The intra-day chart (next
page) shows the battle between the bulls and the bears today at the 840
level. As the market declined into the 840 area at 3:00 P.M. (EST) both
the oscillator and the RSI (middle and lower indicators) posted higher
lows. This shows positive divergence and correctly forecasted higher
prices to come.

How far will it go? After clearing price resistance at
860 the S&P should see a run back to the 900- 910 area. Then we will
have to see how the oscillators line up. Had this recent decline
challenged the October lows, I would have expected to see the price
action back to the top of the range to the 950-960 level. Because it
didn't, I suspect that while this rally will be strong and swift it will
also be brief, 3 to 4 week max. The "Old Reliable" 78-Week
Cycle is due in late March to mid April.
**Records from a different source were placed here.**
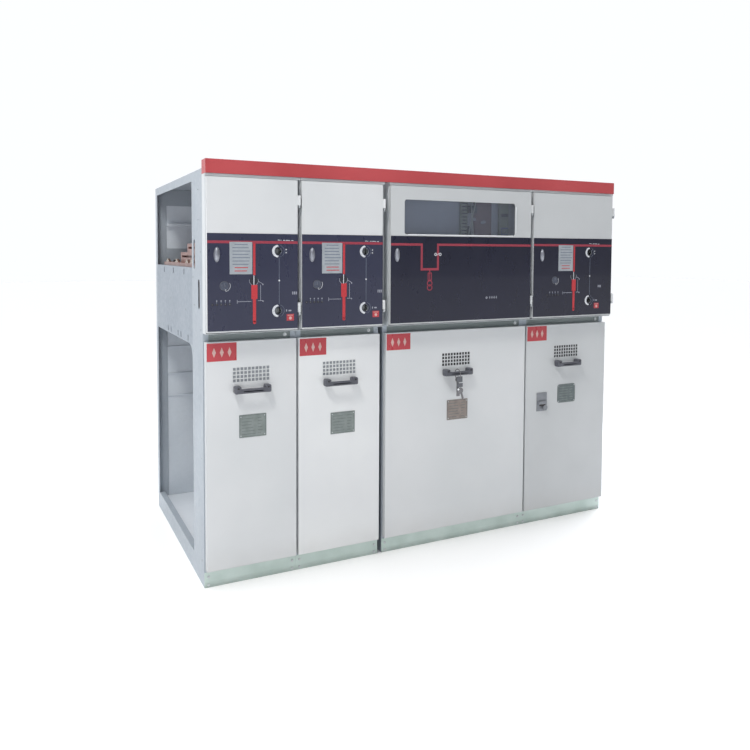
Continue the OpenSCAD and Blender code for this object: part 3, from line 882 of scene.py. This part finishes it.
print("mimic panels")
for number in cubicles:
    door = f"upper_door_{number}"
    grip = makePiece(f"latch_grip_{number}", door, [satinChrome], "latch_metal", makeLatch, number)
    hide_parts(f"door_latch_{number}")
    if number == wideOne:
        makePiece("wide_bus_lines", door, [crimsonInk], "mimic_blue", makeWideLines, number)
        makePiece("wide_marks", door, [whiteInk, greyInk], "mimic_blue", makeWideMarks, number)
        continue
    for name, materials, slot, build in (
            ("bus_lines", [redInk, crimsonInk], "mimic_blue", switchLines),
            ("switch_marks", [whiteInk, blackInk, greyInk, slateInk], "mimic_blue", switchMarks),
            ("gas_gauge", [handleNylon, gaugeFace, slateInk, whiteInk], "latch_metal", makeGauge),
            ("indicator_sockets", [blackBoot, slateInk, greyInk], "latch_metal", makeLampRow),
            ("instruction_plate", [silverPlate, slateInk, redInk], "plate_grey", makeInstructionPlate),
            ("red_tag", [signRed, paleInk], "header_red", makeRedTag)):
        makePiece(f"{name}_{number}", door, materials, slot, build, number)


# ---- lower doors: signs, handles, plate details

sign = {
    "margin": 4,
    "size": (116, 70),
    "thick": 0.4,
    "lozenge": (7.5, 1, 19),        # half its width, depth, half its height
    "lozenges": (0.24, 0.5, 0.76),
    "lozengeDrop": 0.52,
}


def makeSign(bm, number):
    # red sign with three plain pale lozenges
    low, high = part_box(f"lower_door_{number}")
    corner = Vector((low.x, low.y, high.z))
    margin, thick, (wide, tall) = sign["margin"], sign["thick"], sign["size"]
    block(bm, corner, (margin, -thick, -margin - tall), (wide, thick, tall), 0, 0.15)
    for share in sign["lozenges"]:
        verts = bmesh.ops.create_cone(bm, cap_ends=True, segments=4, radius1=1, radius2=1,
                                      depth=0.3)["verts"]
        bmesh.ops.rotate(bm, cent=(0, 0, 0), matrix=Matrix.Rotation(math.radians(90), 3, "X"), verts=verts)
        bmesh.ops.scale(bm, vec=sign["lozenge"], verts=verts)
        z = -margin - tall * sign["lozengeDrop"]
        place(bm, verts, corner, (margin + wide * share, -thick - 0.1, z), 1)


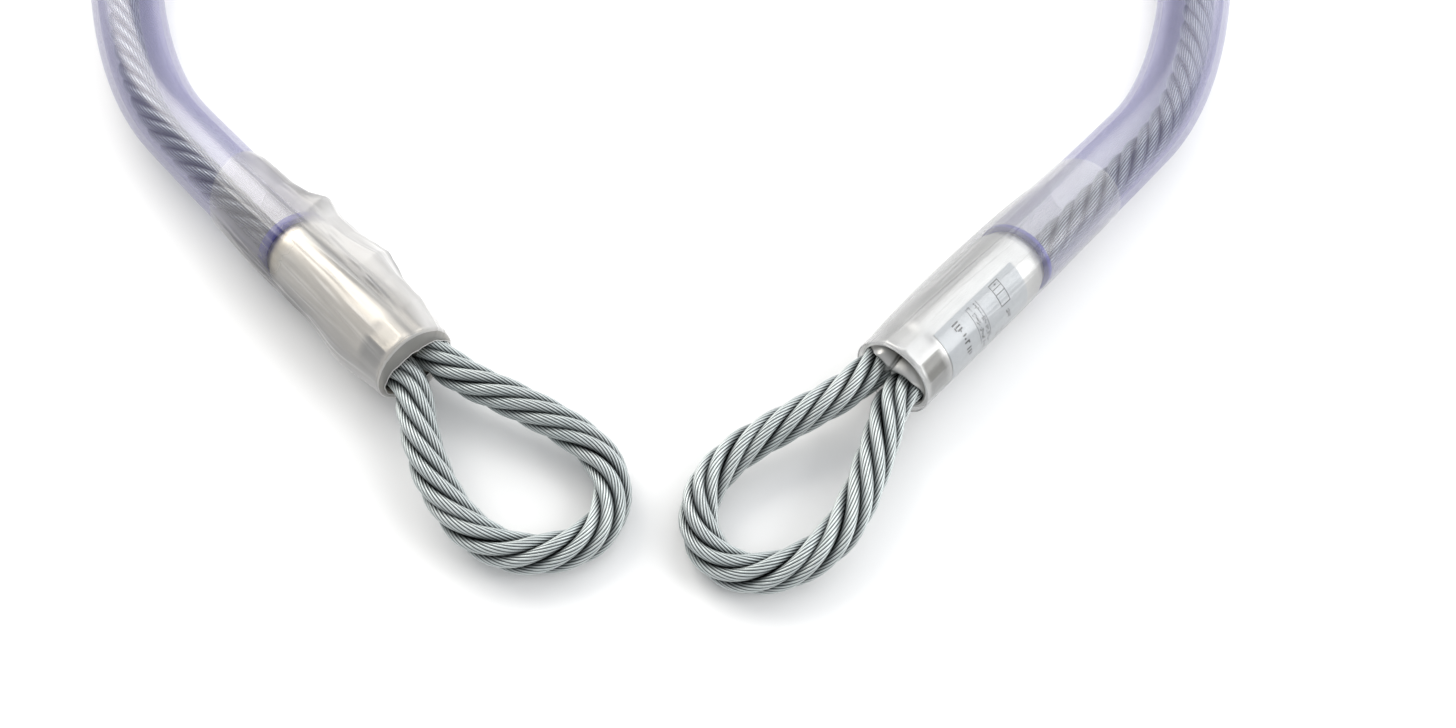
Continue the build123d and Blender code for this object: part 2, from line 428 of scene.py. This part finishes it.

While March 11th marks the
early time window for this cycle, I think that the low of February 13th
is low is too early and too shallow to count as the low of this cycle.

The weekly chart shows the short term oscillator has turned up and
approaching the buy watch line. This gives further support to the rally.
However, the 840 level on the S&P 500 is critical support. It must
hold for this rally to gain a foot hold. If it is violated to the
downside for more than a day or two, then we will see a retest of the
October low and we will see it sooner than later.